This pain reliever and fever reducer is used in many combination medicines
With cold and flu season ramping up, you, like 7 in 10 Americans, have probably sought to ease the symptoms from an over-the-the counter (OTC) medication. A few hours later you’ve tried to relieve a headache with a couple of acetaminophen tablets.
What you may not know is that more than 600 medications—prescription and OTC—contain acetaminophen to reduce fever and tamp down mild to moderate pain for everything from headaches to toothaches, menstrual cramps to sore throats. It is also used in combination medicines, which have multiple active ingredients to treat more than one symptom. Taken correctly, the FDA says these medicines are safe and effective. But too much acetaminophen can lead to severe liver damage.
How You’re Getting Too Much Acetaminophen
Consumers looking for relief from cold and flu symptoms may be unaware that acetaminophen is used in combination with so many medications. “If you’re taking more than one medicine at a time,” says Fathia Gibril, M.D., a supervisory medical officer at the FDA, “you may be putting yourself at risk for liver damage.”

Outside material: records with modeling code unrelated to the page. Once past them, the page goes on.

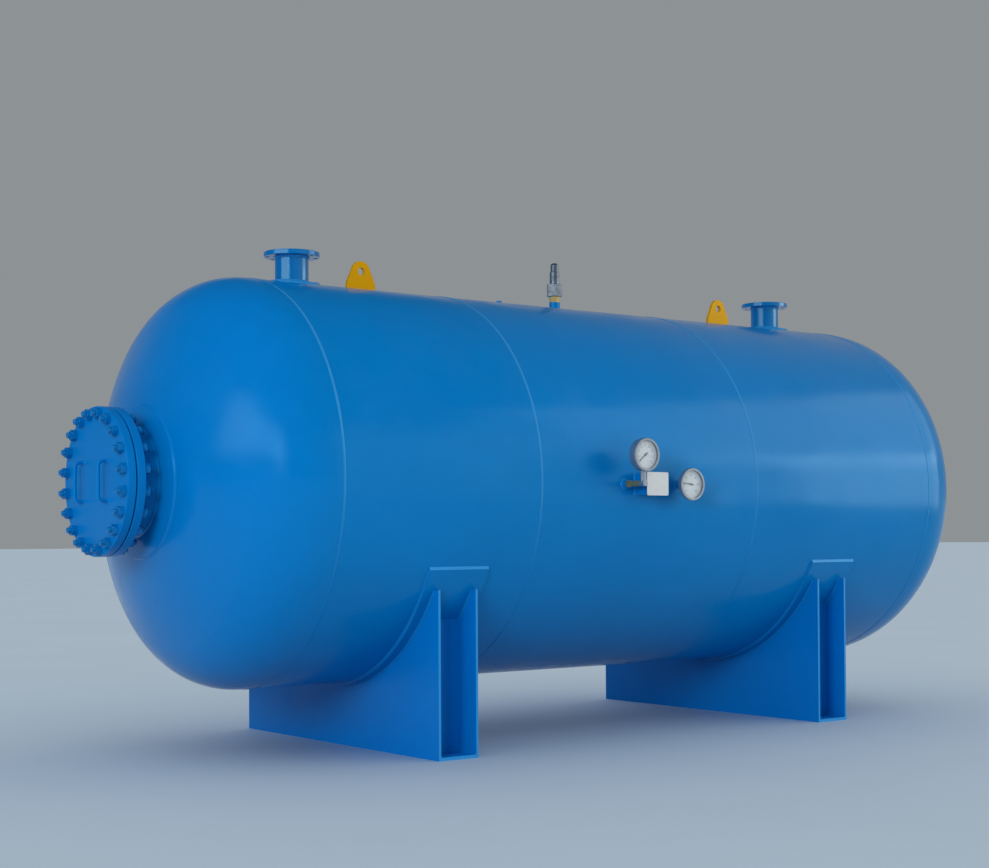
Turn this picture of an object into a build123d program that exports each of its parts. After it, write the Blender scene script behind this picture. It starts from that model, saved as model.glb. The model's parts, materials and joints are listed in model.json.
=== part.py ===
from build123d import *

import math
import os

# A horizontal pressure tank on two saddles, in millimetres. X runs along the tank, with the
# manway at its low end. The origin is on the floor, midway between the saddles.

# Shell: three welded courses between two dished ends
shell_bore = 1976
shell_wall = 12
manway_course_length = 1117
middle_course_length = 1469
rear_course_length = 1425
head_straight = 37
head_crown_share = 0.9
head_knuckle_share = 0.17
ground_clearance = 311

# Manway on the axis of the first head
manway_pipe = 508
manway_pipe_wall = 9.5
manway_standout = 144
manway_inside = 20
manway_face_width = 38.1
manway_bolt_gap = 9.5
manway_bolt_hole = 31.8
manway_bolt_count = 20
manway_rim_width = 15.85
manway_flange_thickness = 42.9
manway_cover_thickness = 42.9
manway_pad_width = 106
gasket_thickness = 3

# Lifting handles of the manway cover
handle_spacing = 260
handle_height = 182
handle_reach = 45
handle_bar = 16
handle_bend = 24

# Two flanged nozzles on the crown
nozzle_from_seam = 319
nozzle_pipe = 168.3
nozzle_pipe_wall = 7.1
nozzle_height = 163
nozzle_inside = 15
nozzle_face_width = 23.8
nozzle_bolt_gap = 1.5
nozzle_bolt_hole = 22.4
nozzle_bolt_count = 8
nozzle_rim_width = 7.85
nozzle_flange_thickness = 25.4
nozzle_pad_width = 53

# Details that the flanges and pads share. Outward from a pipe, a flange has its raised face,
# a gap, its bolt holes and its rim.
raised_face = 2
pipe_setback = 6
pad_thickness = 12
rim_chamfer = 2

# Lifting lugs on the crown, as far from one end seam as from the other
lug_from_seam = 726
lug_base = 171
lug_height = 157
lug_shoulder = 40
lug_nose = 54
lug_hole = 40
lug_thickness = 20
lug_edge = 2

# Saddles: a wear plate under the shell, two webs, ribs between them and a base plate
manway_end_saddle_from_seam = 683
rear_end_saddle_from_seam = 741
saddle_length = 1808
saddle_width = 228
saddle_plate = 12
saddle_contact_angle = 119
saddle_base_thickness = 16
wear_plate_width = 340
wear_plate_thickness = 12
wear_plate_overhang_angle = 6
rib_setback = 140
anchor_setback = 75
anchor_hole = 28

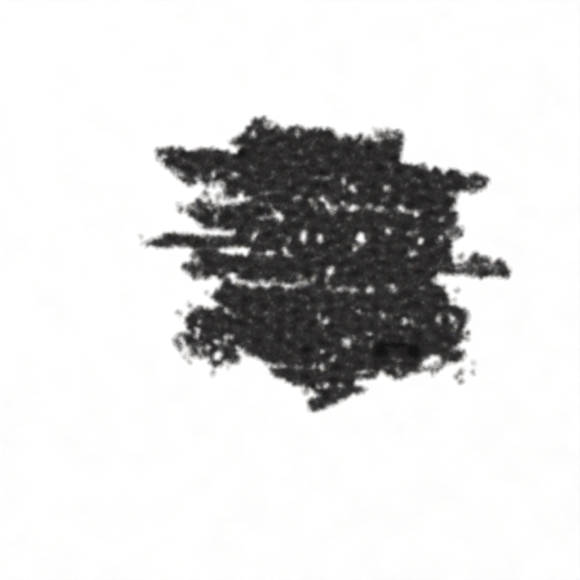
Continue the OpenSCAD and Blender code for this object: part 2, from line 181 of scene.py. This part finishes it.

What an Acetaminophen Overdose Looks Like
Symptoms of an overdose may take several days to appear, and even then, you might mistake them for flu or cold symptoms. The maximum recommended adult dose of acetaminophen is 4,000 milligrams per day, To avoid exceeding that dose:
don’t take more than one OTC product containing acetaminophen,
don’t take a prescription and an OTC product containing acetaminophen, and
don’t exceed the recommended dose on any product containing acetaminophen.
“When you’re at the store deciding which product to buy, check the Drug Facts label of OTC cold, cough and flu products before using two or more products at the same time,” Dr. Gibril says.
Use care. It may not say “acetaminophen” on the label. Abbreviations such as APAP, Acetaminoph, Acetaminop, Acetamin or Acetam may be used instead. If you’re still not sure, talk to the pharmacist.